Hill Country Baseball, an Austin-area Little League where the boy played, also mourned their deaths on its Facebook page.
“Nobody deserves this type of fate, especially not such a wonderful family,” a memorial passage stated. “You are in our hearts, thoughts, and prayers. Rest in peace, Brodie and Sean, you will be remembered by many.”
Sources have identified a 31-year-old Tunisian national and Nice resident Mohamed Bouhlel as the attacker. He was driving alone in a truck he had rented before being killed by police in an attack that was eerily similiar to an instructional outlined in a magazine published by al-Qaeda in 2010.
“Such a monstrosity,” French President François Hollande said Friday morning. “France is deeply saddened, but it is also very strong. I can assure you we will always be stronger than the fanatics who are trying to attack us.”
President Hollande also confirmed that 50 other people are in critical condition and announced that he was extending the state of emergency for another three months, or until Oct. 26. France has been on its highest state of alert since ISIS terrorists killed 130 people in Paris on November 13, 2015.

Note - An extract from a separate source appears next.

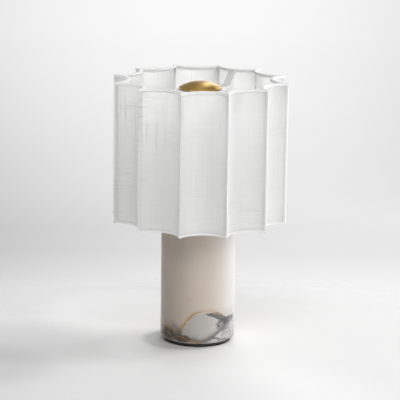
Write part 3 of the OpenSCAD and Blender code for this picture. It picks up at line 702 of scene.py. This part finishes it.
# Each turned fitting: its node, its profile, and its rounded corners
fittings = {
    "columnPlate": ("column_cap", [(5.15, 200), (42, 200), (42, 204), (35.4, 204), (35.4, 208), (5.15, 208)],
                    {1: 0.4, 2: 0.8, 4: 0.6}),
    "lightTube": ("diffuser", [(35.5, 204), (38, 204), (38, 349), (35.5, 349)],
                  {0: 0.5, 1: 0.5, 2: 0.5, 3: 0.5}),
    "seatRing": ("hub_ring", [(33, 352), (43, 352), (43, 354), (33, 354)], {0: 0.3, 1: 0.3, 2: 0.5, 3: 0.5}),
    "bushRing": ("guide_bush", [(3.05, 351), (5, 351), (5, 360.5), (8.5, 360.5), (8.5, 361.5), (3.05, 361.5)],
                 {1: 0.3, 4: 0.3}),
}
for name, (node, profile, rounds) in fittings.items():
    putPiece(turned(profile, rounds), name, node)

headCup = {
    "profile": [(5, 360.5), (32.7, 360.5), (32.7, 352), (40, 352), (40, 349), (35.4, 349), (35.4, 337),
                (30.2, 337), (30.2, 358), (5, 358)],
    "rounds": {1: 0.8, 3: 0.8, 4: 0.6, 6: 0.4},
    "bossRadius": 4, "bossLow": 342.1, "bossTop": 358.2, "bossCircle": 24,
}


def makeHeadCup():
    bm = turned(headCup["profile"], headCup["rounds"])
    low, high = headCup["bossLow"], headCup["bossTop"]
    radius = headCup["bossRadius"] * mm
    for turn in screwTurns:
        bmesh.ops.create_cone(bm, cap_ends=True, segments=32, radius1=radius, radius2=radius,
                              depth=(high - low) * mm,
                              matrix=onCircle(headCup["bossCircle"], turn, (low + high) / 2))
    putPiece(bm, "headCup", "head_cap")


makeHeadCup()

domeCap = {
    "radius": 56.625, "wall": 1.0, "centre": 314.975, "low": 363.0, "lip": 0.8, "edgeRound": 0.25,
    "steps": 22, "roundSteps": 192,
}


def makeDome():
    # a shallow cap of even wall, with a short straight lip
    bm = bmesh.new()
    centre = (0, 0, domeCap["centre"] * mm)
    ends = []
    for radius in (domeCap["radius"], domeCap["radius"] - domeCap["wall"]):
        pole = bm.verts.new((0, 0, (domeCap["centre"] + radius) * mm))
        opening = math.acos((domeCap["low"] - domeCap["centre"]) / radius)
        spun = bmesh.ops.spin(bm, geom=[pole], cent=centre, axis=(0, 1, 0), angle=opening,
                              steps=domeCap["steps"])
        end = vertsOf(spun, "geom_last")[0]
        ends.append(bm.verts.new(end.co - Vector((0, 0, domeCap["lip"] * mm))))
        bm.edges.new((end, ends[-1]))
    bm.edges.new(ends)
    for corner in ends:
        bmesh.ops.bevel(bm, geom=[corner], offset=domeCap["edgeRound"] * mm, segments=3, profile=0.5,
                        affect="VERTICES", material=-1)
    spinRound(bm, domeCap["roundSteps"])
    putPiece(bm, "brassDome", "dome", sharp=50)


makeDome()

coil = {"reach": 5.5, "wire": 0.7, "turns": 4, "stepsPerTurn": 40, "sides": 12, "gap": 0.03, "press": 1.5}


def makeCoil():
    # the spring under the dome, which shortens as the dome is pressed; here it is made at full length only
    low, high = (corner.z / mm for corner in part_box("return_spring"))
    low, high = low + coil["gap"], high - coil["gap"]
    bm = bmesh.new()
    start = Matrix.Translation((coil["reach"] * mm, 0, (low + coil["wire"] / 2) * mm))
    bmesh.ops.create_circle(bm, cap_ends=True, segments=coil["sides"], radius=coil["wire"] / 2 * mm,
                            matrix=start @ Matrix.Rotation(math.pi / 2, 4, "X"))
    steps = coil["turns"] * coil["stepsPerTurn"]
    rise = (high - low - coil["wire"]) / steps * mm
    bmesh.ops.spin(bm, geom=bm.faces[:], cent=(0, 0, 0), axis=upAxis, dvec=(0, 0, rise),
                   angle=2 * math.pi * coil["turns"], steps=steps)
    piece = putPiece(bm, "springCoil", "return_spring", sharp=60)
    tall = high - low
    keep = (tall - coil["press"] - coil["gap"]) / tall
    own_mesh(piece)


makeCoil()
print("head, dome and spring made")


# The shade in plan: hollow arcs whose centres lie outside it, joined by narrow rounded folds
plan = {
    "flutes": 12,
    "firstRib": 18,
    "middle": 102.14,  # millimetres from the axis to the deepest line of a flute
    "point": 126.45,  # where the two arcs of a fold would meet
    "fold": 0.6,  # radius of the cloth round a fold
    "arcSteps": 26,
    "foldSteps": 6,
    "weld": 2e-6,  # metres within which the ends of two arcs are one
}
# an arc's radius and the distance of its centre from the axis
halfStep = math.pi / plan["flutes"]
halfChord = plan["point"] * math.sin(halfStep)
deep = plan["point"] * math.cos(halfStep) - plan["middle"]
arcRadius = (halfChord ** 2 + deep ** 2) / (2 * deep)
arcCentre = plan["middle"] + arcRadius


def foldAt(reach):
    # how far from the axis two neighbouring arcs of that radius cross
    return arcCentre * math.cos(halfStep) - math.sqrt(reach ** 2 - (arcCentre * math.sin(halfStep)) ** 2)


def flutedLoop(bm, inset, fold, height):
    # one closed line round the shade, inset from the cloth's face; returns its edges
    old = set(bm.verts)
    reach, z = arcRadius + inset, height * mm
    foldX, foldY = foldAt(reach + fold) * math.cos(halfStep), foldAt(reach + fold) * math.sin(halfStep)
    half = math.atan2(foldY, arcCentre - foldX)
    start = bm.verts.new(((arcCentre - reach * math.cos(half)) * mm, -reach * math.sin(half) * mm, z))
    spun = bmesh.ops.spin(bm, geom=[start], cent=(arcCentre * mm, 0, z), axis=upAxis, angle=-2 * half,
                          steps=plan["arcSteps"])
    bmesh.ops.spin(bm, geom=vertsOf(spun, "geom_last"), cent=(foldX * mm, foldY * mm, z), axis=upAxis,
                   angle=2 * (halfStep + half), steps=plan["foldSteps"])
    verts = [v for v in bm.verts if v not in old]
    turn = Matrix.Rotation(math.radians(plan["firstRib"]) + halfStep, 4, "Z")
    bmesh.ops.transform(bm, matrix=turn, verts=verts)
    edges = list({e for v in verts for e in v.link_edges})
    bmesh.ops.spin(bm, geom=verts + edges, cent=(0, 0, z), axis=upAxis, angle=2 * math.pi - 2 * halfStep,
                   steps=plan["flutes"] - 1, use_duplicate=True)
    verts = [v for v in bm.verts if v not in old]
    bmesh.ops.remove_doubles(bm, verts=verts, dist=plan["weld"])
    return list({e for v in bm.verts if v not in old for e in v.link_edges})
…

“Why Nice?” he asked. “Because it is a city that is known through the world – it’s one of the most beautiful cities in the world. Why Bastille Day? Because it is the celebration of liberty.”
President Hollande said he was calling up “operational reserves” in addition to the 10,000 soldiers already involved in the Sentinel operation. Those who have served in the past and will be brought in to help police, particularly at French borders.
In France, July 14 is a national holiday that celebrates the storming of the Bastille prison in Paris, which sparked the beginning of the French Revolution. But flags were lowered to half-staff in Nice and in Paris Friday, while Marseille announced they had also canceled their fireworks celebrations.